In Commercial Capital’s case, client companies receive the cash advance about 24 hours after their invoices have been submitted and substantiated by the company.

When the invoices are paid, payment goes to a locked box at a bank. At that point, the factoring company recoups the amount of the cash advance in addition to a percentage of the receivable’s value as its fee for services.

At Commercial Capital, that fee, known as a discount, is typically 2.5 percent, said Pat Haney, president and one of the company’s four partners.

A fee of 2.5 percent would mean that for a $750 cash advance on a receivable with a face value of $1,000, Commercial Capital’s client would pay $25, or 2.5 percent of the invoice amount.

Although 2.5 percent is a standard fee for Commercial Capital’s services, the fee varies from as little as 1.5 percent to as much as 4 percent of a receivable-s value. depending in large part on the creditworthiness of the client’s customers.

Risk factors

An integral part of factoring is assessing how likely it is that a client’s customers will eventually pay their bills. The customer’s customers are therefore key to the factor’s lending decisions, which are made on an invoice-by-invoice basis.

Banks are normally ill-equipped to track a company’s operations on such an intensive basis, Haney said.

Because of the key role played by the client’s customers, Commercial Capital generally advances cash to clients whose customers are mostly larger companies with established track records for paying their debts.

However, doing business exclusively with well-known firms is not an absolute requirement, Haney said.

That’s because part of the company’s due diligence process is evaluating who its clients do business for and whether those clients make timely payments, Haney said.

In order to make that determination, Commercial Capital requires its applicants to submit a detailed history of past transactions involving each company for whom a receivable is submitted.

Commercial Capital also uses business resources such as Dun & Bradstreet to verify that its clients’ customers are established entities.

The advantages of a factor to a startup enterprise or fast-growing company are several, say factoring’s boosters.

The application is fast and straightforward.
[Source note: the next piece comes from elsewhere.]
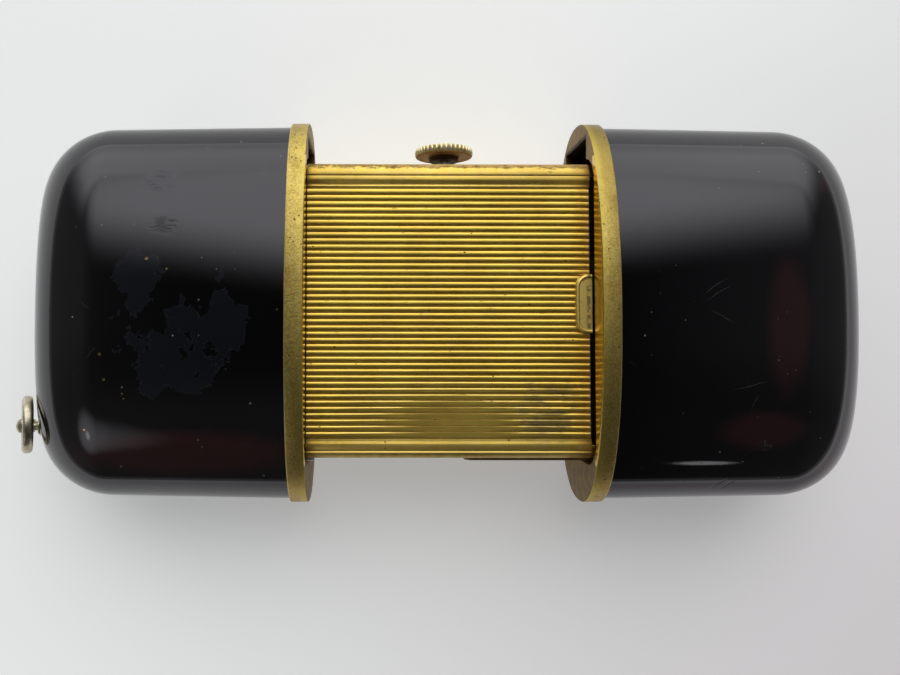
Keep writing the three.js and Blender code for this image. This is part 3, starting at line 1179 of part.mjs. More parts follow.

Commercial Capital, for instance, requires a two-page application. along with the invoices and related billing histories.

For companies for whom bank financing is not an option, factoring provides access to cash without having to dilute equity ownership by taking on additional partners, said Louisiana State University banking professor Willie Staats, himself involved in a new Baton Rouge factoring enterprise, Seven Oaks Capital Corp.

Despite the advantages, factoring has its critics, chiefly those who say its fees are too high.

That criticism has dimmed over the past few years, however, as factoring has gained in popularity and a growing number of banks have gotten into the factoring business.

“It has gained acceptance because it works,” said Staats.

For a company without a strong credit history, factoring is sometimes less expensive, said Lynn Juban, president of Fidelity Bank & Trust, who regularly refers clients to Commercial Capital.

“Sometimes a company needs to leverage their receivables more than a traditional bank would feel comfortable doing,” said Juban.

While typically viewed as a temporary alternative to low-interest hank financing, Haney said, some of his company’s clients have taken a long-term view of the company’s services, even though they have established their own track records and would easily qualify for bank financing.

Dykes, of Quality Care, is among those who have grown comfortable with the practice. He said he is in no hurry to wean his company from Commercial Capital’s services, although he concedes he uses its services less than he used to.

“There’s some loyalty there,” he said. “They were there when no one else was.”